The output appears on the related opportunity and in dedicated Conversation Intelligence dashboards.

Meeting platforms supported.

  • Microsoft Teams — native, deepest integration.
  • Zoom — via connector.
  • Cisco Webex — via connector.
  • Native dialler — built-in voice calling.
  • Third-party dialers (5K integrations) — varies.

For organisations on Teams, the integration is friction-light. For Zoom-heavy organisations, the connector adds setup and per-call recording handoff.

Recording setup.

  • Per-call — rep starts the recording manually.
  • Auto-recording — every meeting with external participants is recorded.
  • Filter rules — only meetings linked to opportunities, only specific reps, only certain accounts.

Most deployments start with manual recording for legal-comfort reasons, evolving to auto-recording with appropriate consent management.

Consent and legal. Recording in most jurisdictions requires explicit notification or consent. Implementations include:

  • Pre-meeting consent prompts — Teams notifies participants of recording.
  • Disclosed at start of call — rep verbally confirms recording consent.
  • Configurable per-region — auto-recording disabled in stricter jurisdictions.

Legal review of the consent framework is essential before rollout. GDPR, two-party consent states in the US, and similar regulations create real obligations.

Topic configuration. Out of the box, Conversation Intelligence detects generic topics. For specific organisations:

  • Define custom keywords and topics matching your products and competitors.
  • Train the model on your sales process vocabulary.
  • The topic list grows with usage.

A well-tuned topic configuration is essential for actionable analytics — generic detection misses too much.

Analytics surfaced.

  • Per-call view — transcript, sentiment timeline, topics flagged, action items.
  • Rep performance — average talk ratio, top topics, sentiment trends.
  • Team comparisons — rep A talks 70% of calls, rep B talks 40%; which is better depends on context.
  • Deal-stage influence — which conversations correlate with closed-won?

Coaching workflow.

  1. Manager opens a rep's recent calls.
  2. Listens to/reviews highlighted moments.
  3. Adds coaching comments at specific timestamps.
  4. Rep reviews comments.
  5. Tracked as coaching feedback in HR/learning systems.

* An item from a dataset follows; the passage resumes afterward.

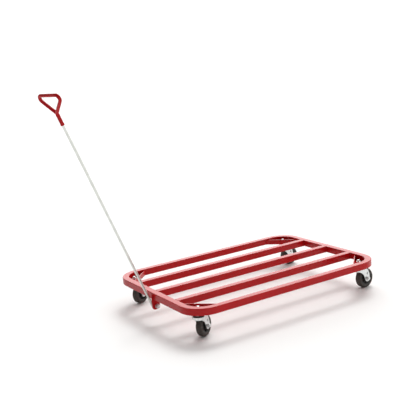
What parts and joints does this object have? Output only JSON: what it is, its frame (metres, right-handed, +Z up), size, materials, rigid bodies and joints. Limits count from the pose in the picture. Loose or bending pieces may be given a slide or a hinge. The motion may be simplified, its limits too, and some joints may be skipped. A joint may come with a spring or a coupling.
{
  "type": "platform dolly with pull handle",
  "caption": "Flat slatted steel-tube dolly: rounded square-tube ring with inner bars, corner brackets, swivel casters and a hinged rod handle with a triangular grip.",
  "frame": {"origin": "middle of the deck's top face, on top of the centre bar", "axes": "+X along the deck from the handle end to the far end, +Y across it, +Z up"},
  "size_m": [1.1832, 0.6, 0.8634],
  "materials": {
    "red_powder_coat": "gloss powder coat",
    "zinc_plate": "bright zinc plate",
    "bearing_steel": "polished",
    "black_hub": "moulded",
    "tread_rubber": "dark brown-black rubber",
    "bright_rod": "zinc plated drawn rod",
    "red_vinyl": "dipped soft vinyl"
  },
  "bodies": {
    "frame": {"perimeter_rail": "red_powder_coat", "deck_bar_left": "red_powder_coat", "deck_bar_center": "red_powder_coat", "deck_bar_right": "red_powder_coat", "front_left_bracket": "red_powder_coat", "front_left_caster_stem": "zinc_plate", "front_left_stem_lock_washer": "zinc_plate", "front_left_stem_nut": "zinc_plate", "rear_left_bracket": "red_powder_coat", "rear_left_caster_stem": "zinc_plate", "rear_left_stem_lock_washer": "zinc_plate", "rear_left_stem_nut": "zinc_plate", "front_right_bracket": "red_powder_coat", "front_right_caster_stem": "zinc_plate", "front_right_stem_lock_washer": "zinc_plate", "front_right_stem_nut": "zinc_plate", "rear_right_bracket": "red_powder_coat", "rear_right_caster_stem": "zinc_plate", "rear_right_stem_lock_washer": "zinc_plate", "rear_right_stem_nut": "zinc_plate", "hitch_plate": "red_powder_coat"},
    "hitch_pivot": {"pivot_bolt": "zinc_plate", "pivot_nut": "zinc_plate", "pivot_washers": "zinc_plate"},
    "handle": {"pull_rod": "bright_rod", "grip_loop": "bright_rod", "grip_cover": "red_vinyl"},
    "front_left_swivel": {"front_left_swivel_balls": "bearing_steel", "front_left_fork": "zinc_plate", "front_left_axle_bolt": "zinc_plate", "front_left_axle_nut": "zinc_plate", "front_left_axle_bush": "zinc_plate"},
    "front_left_wheel": {"front_left_wheel_hub": "black_hub", "front_left_wheel_tyre": "tread_rubber"},
    "rear_left_swivel": {"rear_left_swivel_balls": "bearing_steel", "rear_left_fork": "zinc_plate", "rear_left_axle_bolt": "zinc_plate", "rear_left_axle_nut": "zinc_plate", "rear_left_axle_bush": "zinc_plate"},
    "rear_left_wheel": {"rear_left_wheel_hub": "black_hub", "rear_left_wheel_tyre": "tread_rubber"},
    "front_right_swivel": {"front_right_swivel_balls": "bearing_steel", "front_right_fork": "zinc_plate", "front_right_axle_bolt": "zinc_plate", "front_right_axle_nut": "zinc_plate", "front_right_axle_bush": "zinc_plate"},
    "front_right_wheel": {"front_right_wheel_hub": "black_hub", "front_right_wheel_tyre": "tread_rubber"},
    "rear_right_swivel": {"rear_right_swivel_balls": "bearing_steel", "rear_right_fork": "zinc_plate", "rear_right_axle_bolt": "zinc_plate", "rear_right_axle_nut": "zinc_plate", "rear_right_axle_bush": "zinc_plate"},
    "rear_right_wheel": {"rear_right_wheel_hub": "black_hub", "rear_right_wheel_tyre": "tread_rubber"}
  },
  "joints": [
    {"name": "front_left_swivel_turn", "type": "hinge", "parent": "frame", "child": "front_left_swivel", "pos_m": [-0.3635, -0.2385, -0.04], "axis": [0, 0, 1], "continuous": true},
    {"name": "front_left_wheel_spin", "type": "hinge", "parent": "front_left_swivel", "child": "front_left_wheel", "pos_m": [-0.34036, -0.22459, -0.08255], "axis": [-0.515, 0.8572, 0], "continuous": true},
    {"name": "rear_left_swivel_turn", "type": "hinge", "parent": "frame", "child": "rear_left_swivel", "pos_m": [0.3585, -0.237, -0.04], "axis": [0, 0, 1], "continuous": true},
    {"name": "rear_left_wheel_spin", "type": "hinge", "parent": "rear_left_swivel", "child": "rear_left_wheel", "pos_m": [0.3854, -0.23465, -0.08255], "axis": [-0.0872, 0.9962, 0], "continuous": true},
    {"name": "front_right_swivel_turn", "type": "hinge", "parent": "frame", "child": "front_right_swivel", "pos_m": [-0.3635, 0.2385, -0.04], "axis": [0, 0, 1], "continuous": true},
    {"name": "front_right_wheel_spin", "type": "hinge", "parent": "front_right_swivel", "child": "front_right_wheel", "pos_m": [-0.33903, 0.24991, -0.08255], "axis": [-0.4226, 0.9063, 0], "continuous": true},
    {"name": "rear_right_swivel_turn", "type": "hinge", "parent": "frame", "child": "rear_right_swivel", "pos_m": [0.3585, 0.237, -0.04], "axis": [0, 0, 1], "continuous": true},
    {"name": "rear_right_wheel_spin", "type": "hinge", "parent": "rear_right_swivel", "child": "rear_right_wheel", "pos_m": [0.38546, 0.23559, -0.08255], "axis": [0.0523, 0.9986, 0], "continuous": true},
    {"name": "handle_pitch", "type": "hinge", "parent": "frame", "child": "hitch_pivot", "pos_m": [-0.404, 0, -0.0515], "axis": [0, 1, 0], "range_deg": [-69, 5]},
    {"name": "handle_sway", "type": "hinge", "parent": "hitch_pivot", "child": "handle", "pos_m": [-0.404, 0, -0.0515], "axis": [0, 0, 1], "range_deg": [-32, 0]}
  ]
}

This is the value loop. Without it, recordings pile up unwatched and the feature is dead weight.

Predictive scoring overlay. Calls scored on multiple dimensions:

  • Call effectiveness — derived from sentiment, talk ratio, customer engagement signals.
  • Win probability impact — which conversations correlate with deals closing.

Privacy and reps' comfort. Resistance is normal:

  • "I don't want every call recorded."
  • "My manager will second-guess me constantly."

Mitigation:

  • Position as coaching tool, not surveillance.
  • Manager training on constructive use.
  • Rep access to their own analytics; agency.
  • Clear policy on what's reviewed and for what purpose.

Trust builds slowly; first 3–6 months are about building comfort, not analytics.

Common pitfalls.

  • No coaching loop. Recordings happen, nobody listens, value zero.
  • Generic topics only. Detection misses what matters; team-specific tuning skipped.
  • Manager misuse. Rep called out publicly on a bad call; trust destroyed.
  • Consent gaps. Recording without proper notification; legal exposure.
  • Bandwidth concerns. Teams Premium licence may be needed for some recording features; verify licensing.
  • Cherry-picking calls. Reps only allow good calls to be recorded; analytics skewed.

Adoption pattern that works.

  1. Pilot with 3–5 motivated reps and managers.
  2. Define the coaching cadence — weekly call review per rep.
  3. Use insights to refine playbooks — what objections come up most; how do top reps handle them?
  4. Track improvement — call effectiveness scores over time.
  5. Expand once value is demonstrated.

Rolling out broadly without this discipline is the most common failure path.

Strategic positioning. Conversation Intelligence is one of the most transformative additions to Sales when adopted properly — it makes coaching scalable and tied to specific evidence rather than impressions. It's also one of the most-underused premium features when bought but not operationalised. The licence cost is real; the value depends entirely on whether managers and reps engage with the workflow.